I have felt out of sorts all week and, at least where it concerns my powerlifting training, it has to do with actually looking at and paying attention to the roster of lifters in both the Masters 1 (M1) 84 and 84+ weight classes whom I will be competing against WITH in the October Raw Nationals. I’ve been so used to my inherent strength being able to carry me through competitions and get me one step closer to my goals that its hard to see people I will be competing with who are already where I want to be someday. 

Yesterday it was my bench press. It was supposed to be a 4 x 2, 2, 2 cluster set. OK, I can do that. But I wanted to do it at 150 pounds. I was able to squeak ONE cluster correctly but the rest? My head was in the way. It was telling me that 150 pounds is heavy and that I can’t lift that for reps. All I could concentrate was on that weight. 150 pounds. 150 pounds. Shit that’s heavy. 150 pounds. And I struggled to get 2 singles up. Struggled really hard.
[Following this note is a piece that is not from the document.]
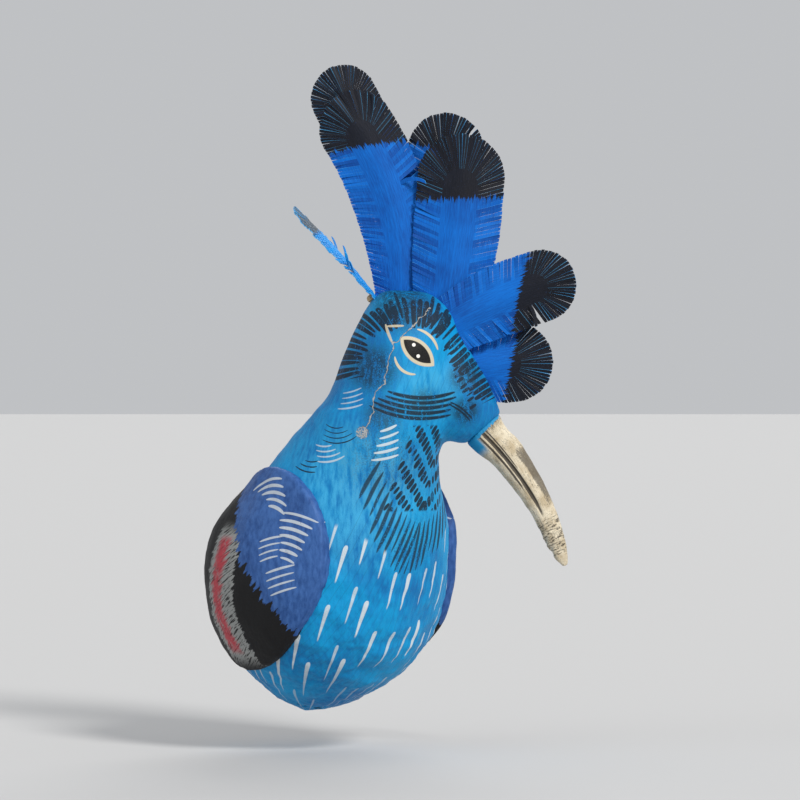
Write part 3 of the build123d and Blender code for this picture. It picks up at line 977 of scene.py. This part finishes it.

But I’m lucky – we have a resident sage at our gym. Not only is he strong AF, he’s smart AF AND intuitive AF. He just knows things and can see the struggle. And can help you give a name or a voice to the struggle. And so he calmly asked me (not in so many words, but rather with a twinkle in his eyes) to figure out what was causing the swirling thoughts in my head (and nicely didn’t ask too much about those swirling thoughts). My answer: thinking too much about the weight and not enough on the lifting.

I made the joke that maybe I should shoot some archery since it calms me. Instead of saying “yes” he simply asked me WHY it calmed me. Because archery is a mental game and powerlifting is a physical game. I LOVE mental games. But I’ve always struggled with physical games. So, why not look at powerlifting as a mental game, too? Sure, there’s a giant physical aspect but it’s totally a mental game. So I tried. This meant calming my mind of distracting thoughts and focusing on the task at hand.

Bench set up: start behind the bar, hands wrapped tight. Swing body under bar and onto bench, arching back to get better tension. Fix feet and butt positions. Reset shoulders. NOW look up at the bar, breathe deeply two or three times, kick everything else out of my mind. Signal for unracking the bar. Final bracing breath. Pull the bar to chest, slight pause. Push the bar up. Repeat bracing breath, pulling and pushing. Done. Two reps at some weight. More or less easy as pie. I can do it. I have the knowledge.

So while I may sometimes feel like an impostor I know that I’m not – I’m putting in the work to get the results you see. I just have to shut up and let myself do the work.